Cela suppose, et a toujours supposé, de comprendre l’activité, la chaîne de valeur, la manière dont cette dernière se crée, donc les processus, l’organisation et les métiers.
C’est une autre évidence qu’HRBP ou RRH c’est servir le business et l’activité mais cela ne signifie pas être au service des opérationnels quoi qu’il en coûte. Servir l’entreprise, son activité ce n’est pas être asservi.
C’est une autre évidence, enfin, que de tout temps, les personnes qui exercent la fonction le font plus ou moins bien, avec plus ou moins de compétences, de hauteur de vue ou avec un état d’esprit plus ou moins tourné vers les affaires.
Mais c’est une affaire de personnes et de culture, pas un distinguo quant à ce qu’est la fonction en tant que telle.

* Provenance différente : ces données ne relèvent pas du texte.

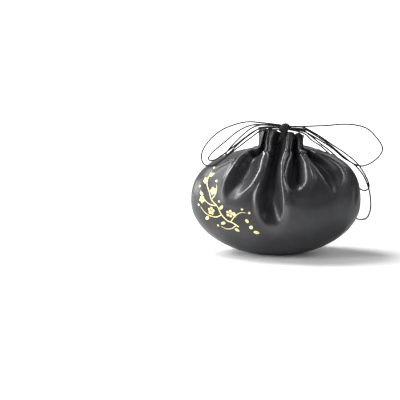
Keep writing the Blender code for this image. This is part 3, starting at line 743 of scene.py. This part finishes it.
def panel_mesh(name, side, folds, creases, counts):
    """A leather panel as a closed shell, with face attributes for its flesh side and its cut edges."""
    outer, inner, ridge = panel_grids(side, folds, creases, counts)
    outer_ids, outer_flat = grid_ids(outer, 0)
    inner_ids, inner_flat = grid_ids(inner, len(outer_flat))
    inner_core = [row[1:-1] for row in inner_ids]
    groups = [(grid_faces(outer_ids), 0.0, 0.0), (grid_faces(inner_ids), 1.0, 0.0)]
    top = rim_faces(outer_ids[0][1:-1], inner_core[0])
    corners = [
        (outer_ids[0][0], outer_ids[0][1], inner_ids[0][1], inner_ids[0][0]),
        (outer_ids[0][-2], outer_ids[0][-1], inner_ids[0][-1], inner_ids[0][-2]),
    ]
    groups.append((top + corners, 0.0, 1.0))
    for j in (0, -1):
        groups.append((rim_faces([row[j] for row in outer_ids], [row[j] for row in inner_ids]), 0.0, 1.0))
    faces = [f for group, _, _ in groups for f in group]
    flesh = [value for group, value, _ in groups for _ in group]
    cut = [value for group, _, value in groups for _ in group]
    mesh = bpy.data.meshes.new(name)
    mesh.from_pydata(np.concatenate([outer_flat, inner_flat]), [], faces)
    mark(mesh, "flesh", "FACE", flesh)
    mark(mesh, "cut", "FACE", cut)
    worn = np.zeros(len(outer_flat) + len(inner_flat))
    worn[: ridge[:-1].size] = ridge[:-1].ravel()
    mark(mesh, "ridge", "POINT", worn)
    face_outwards(mesh)
    mesh.shade_smooth()
    mesh.set_sharp_from_angle(angle=SHARP_ANGLE)
    return mesh


def lacing_ring(start, end, count):
    """Points round the neck inside its pleats, by angle from the middle of the front, leftwards."""
    turn = np.linspace(start, end, count)
    x = NECK_SHIFT - (NECK_HALF_WIDTH - LACING_INSET) * np.sin(turn)
    y = -(NECK_HALF_DEPTH - LACING_INSET) * np.cos(turn)
    height = WIDEST_HEIGHT + SHOULDER_RISE + PUNCH_HEIGHT
    return np.stack([x, y, np.full(count, height)], axis=1)


def lacing_points(strand):
    """One strand, 1 or -1, of the doubled drawcord: from the knot round the neck in its holes, and back."""
    ring = lacing_ring(LACING_START, LACING_END, RING_POINTS)
    foot = KNOT_MIDDLE - (0.0, 0.0, KNOT_HEIGHT / 2 + CORD / 2 + CORD_CLEARANCE)
    leads = [
        [hole + share * (foot + (side * STRAND_PITCH, 0.0, 0.0) - hole) for share in LEAD_SHARES]
        for side, hole in ((-1, ring[0]), (1, ring[-1]))
    ]
    middle = smooth_route(np.vstack([leads[0][::-1], ring, leads[1]]), CORD_STEP)
    along = unit(np.gradient(middle, axis=0))
    out = (middle - (NECK_SHIFT, 0.0, 0.0)) * (1.0, 1.0, 0.0)
    return middle + unit(np.cross(along, out)) * strand * STRAND_PITCH / 2


def punched(panel):
    """Cuts the oval holes that the doubled cord runs through."""
    ring = lacing_ring(LACING_START, LACING_END, PUNCH_POINTS)
    radius = (CORD / 2 + CORD_CLEARANCE) / math.cos(math.pi / PUNCH_SIDES)
    tall = radius + STRAND_PITCH / 2
    out = np.cross(unit(np.gradient(ring, axis=0)), (0.0, 0.0, 1.0))
    turn = 2 * math.pi * np.arange(PUNCH_SIDES) / PUNCH_SIDES
    points = []
    for place, sideways in zip(ring, out, strict=True):
        points.append(place + np.outer(radius * np.cos(turn), sideways) + np.outer(tall * np.sin(turn), (0, 0, 1)))
    faces = [list(range(PUNCH_SIDES)), [(PUNCH_POINTS - 1) * PUNCH_SIDES + k for k in range(PUNCH_SIDES)]]
    for i in range(PUNCH_POINTS - 1):
        for k in range(PUNCH_SIDES):
            a, b = i * PUNCH_SIDES + k, i * PUNCH_SIDES + (k + 1) % PUNCH_SIDES
            faces.append([a, b, b + PUNCH_SIDES, a + PUNCH_SIDES])
    mesh = bpy.data.meshes.new("punch")
    mesh.from_pydata(np.concatenate(points), [], faces)
    mark(mesh, "flesh", "FACE", [0.0] * len(faces))
    mark(mesh, "cut", "FACE", [1.0] * len(faces))
    face_outwards(mesh)
    cutter = in_scene("punch", mesh)
    cut = panel.modifiers.new("holes", "BOOLEAN")
    cut.operation = "DIFFERENCE"
    cut.solver = "FAST"
    cut.object = cutter
    finished_mesh(panel)
    bpy.data.objects.remove(cutter)
    bpy.data.meshes.remove(mesh)


def finished_mesh(piece):
    """Replaces a piece's mesh by its evaluated one and drops its modifiers."""
    bpy.context.view_layer.update()
    evaluated = piece.evaluated_get(bpy.context.evaluated_depsgraph_get())
    mesh = bpy.data.meshes.new_from_object(evaluated)
    piece.modifiers.clear()
    old = piece.data
    piece.data = mesh
    bpy.data.meshes.remove(old)


def in_scene(name, data):
    thing = bpy.data.objects.new(name, data)
    bpy.context.scene.collection.objects.link(thing)
    return thing


def new_piece(name, mesh, material):
    piece = in_scene(name, mesh)
    mesh.materials.append(material)
    return piece


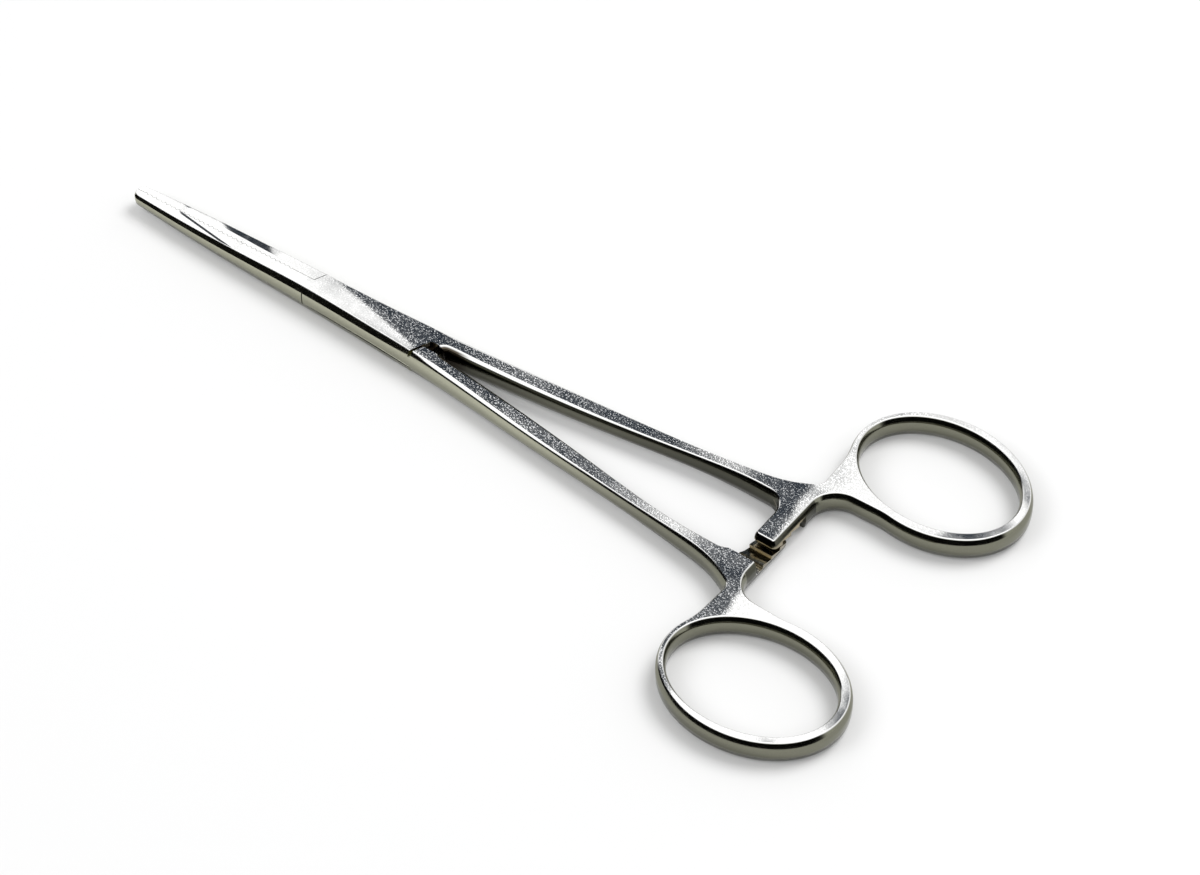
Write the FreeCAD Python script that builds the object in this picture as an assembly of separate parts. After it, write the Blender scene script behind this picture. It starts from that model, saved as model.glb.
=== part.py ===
import FreeCAD, Part
import math
import os

os.makedirs("parts", exist_ok=True)

V = FreeCAD.Vector

# Reach along the instrument, measured from the pivot axis
tip_reach = 44.0
ring_reach = 96.4

# Jaws and box: full widths over both halves, and where each is measured
tip_width = 2.5
tip_nose_flat = 0.2
jaw_waist_x = -34.0
jaw_waist_width = 3.7
jaw_x = -22.0
jaw_width = 4.4
box_front_x = -10.0
box_front_width = 4.85
box_rear_width = 6.85

# Shanks: distance of the centreline from the middle, and width
shank_root_width = 2.95
shank_quarter_x = 28.75
shank_quarter_offset = 3.52
shank_quarter_width = 3.0
shank_mid_x = 45.0
shank_mid_offset = 5.3
shank_mid_width = 2.45
shank_end_back = 8.7
shank_end_offset = 6.95
shank_end_width = 2.3

# Thickness along the instrument, all centred on one middle plane
tip_thickness = 2.0
jaw_thickness = 3.3
box_thickness = 4.4
box_flat_reach = 8.0
shank_waist_x = 46.0
shank_waist_thickness = 2.8
handle_flat_back = 4.5
handle_thickness = 3.85
jaw_pull = 8.0
box_pull = 5.0
waist_pull = 20.0
waist_rise_pull = 10.0
handle_pull = 5.0

# Bevel ground along every long edge
edge_bevel = 0.4

# Box lock: slanted plate edges, the slot through the box and the tongue in it
plate_thickness = 1.15
plate_edge_x = 10.4
plate_edge_slant = 0.44
box_rear_past = 2.1
slot_past = 0.9
shoulder_gap = 0.35
front_gap = 0.12
tongue_side_clearance = 0.04
tongue_end_clearance = 0.1
crotch_radius = 0.6

# Pivot pin, ground flush with both faces of the box
pin_radius = 1.4
pin_running_clearance = 0.03

# Jaw serrations, which mesh when the jaws are closed
serration_pitch = 0.9
serration_depth = 0.3
serration_end_margin = 1.6
serration_box_margin = 3.0
jaw_gap = 0.06

# Finger rings: the opening and the wall round it
ring_offset = 22.2
ring_opening_length = 24.3
ring_opening_width = 17.8
ring_tilt_deg = -4.6
ring_wall_outer = 1.8
ring_wall_inner = 2.05
ring_wall_front = 1.45
ring_wall_end = 1.95

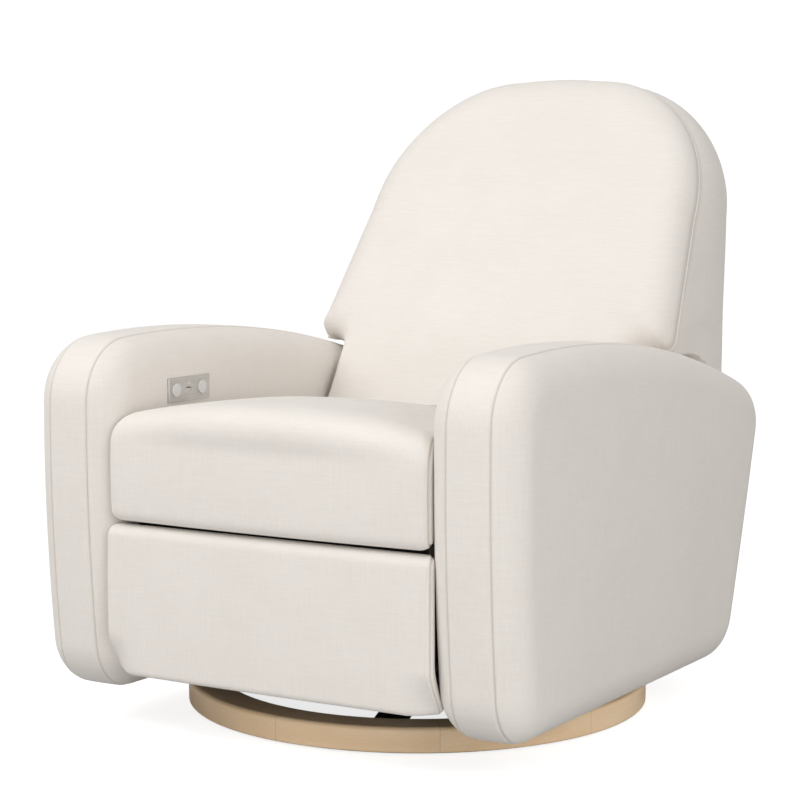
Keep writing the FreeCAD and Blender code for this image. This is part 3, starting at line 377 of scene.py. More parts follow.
cloth = {"light": colour(0.83, 0.79, 0.745), "dark": colour(0.775, 0.73, 0.68),
         "groove": colour(0.60, 0.545, 0.49), "thread": 0.00115, "weaveDepth": 0.00022,
         "rough": 0.86, "sheen": 0.25}


def clothFinish(name, light, dark, groove, seamed=True):
    made = Finish(name, cloth["rough"])
    parts = made.nodes.new("ShaderNodeSeparateXYZ")
    wobble = made.grainNoise(220.0, detail=1.0)
    made.links.new(made.place, parts.inputs[0])
    waves = []
    for k in range(3):
        bent = made.sum("MULTIPLY_ADD", wobble, 0.0009, parts.outputs[k])
        waves.append(made.sum("SINE", made.sum("MULTIPLY", bent, math.tau / cloth["thread"])))
    facing = made.nodes.new("ShaderNodeSeparateXYZ")
    shape = made.nodes.new("ShaderNodeNewGeometry")
    made.links.new(shape.outputs["Normal"], facing.inputs[0])
    weave = 0.0
    for k in range(3):
        crossing = made.sum("MULTIPLY", waves[(k + 1) % 3], waves[(k + 2) % 3])
        weight = made.sum("POWER", made.sum("ABSOLUTE", facing.outputs[k]), 2.0)
        weave = made.sum("MULTIPLY_ADD", crossing, weight, weave)
    slubWide = made.grainNoise(1.0, made.stretch((30, 30, 520)), 2.0)
    slubTall = made.grainNoise(1.0, made.stretch((520, 520, 26)), 2.0)
    cloud = made.grainNoise(11.0, detail=2.0)
    fleck = made.grainNoise(900.0, detail=1.0)
    tone = made.sum("ADD", made.sum("MULTIPLY", slubWide, 0.34), made.sum("MULTIPLY", slubTall, 0.34))
    tone = made.sum("MULTIPLY_ADD", cloud, 0.22, tone)
    tone = made.sum("MULTIPLY_ADD", fleck, 0.12, tone)
    tone = made.sum("MULTIPLY_ADD", weave, 0.035, tone)
    body = made.blend(made.span(tone, 0.36, 0.66), dark, light)
    if seamed:
        mark = made.nodes.new("ShaderNodeAttribute")
        mark.attribute_name = "seam"
        body = made.blend(made.sum("MULTIPLY", mark.outputs["Fac"], 0.75), body, groove)
    height = made.sum("MULTIPLY_ADD", slubWide, 0.5, made.sum("MULTIPLY", weave, 0.5))
    made.bump(height, 0.55, cloth["weaveDepth"])
    made.shader.inputs["Sheen Weight"].default_value = cloth["sheen"]
    made.shader.inputs["Sheen Roughness"].default_value = 0.45
    made.shader.inputs["Specular IOR Level"].default_value = 0.2
    return made.paint(body)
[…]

Il y a des HRBP dont le titulaire ne comprend pas le Business ni l’activité et encore moins ce qui compte comme il y a des RRH qui, à l’inverse, sont parfaitement et pleinement impliqués pour le business.
En vérité, quel que soit le titre, l’essentiel c’est de faire le job, de bien le faire et en l’espèce cela signifie avoir le sens des priorités comme celui des justes équilibres.
En résumé, opposer la fonction de HRBP à celle de RRH au motif que cette dernière serait supposée être moins tournée vers le Business et les opérations c’est omettre le fait que c’est le sens même du métier de RH de proximité, indépendamment du titre dont on l’affuble.
J’ai bon chef ?
Oui tu as bon mais on ne va pas en faire toute une histoire.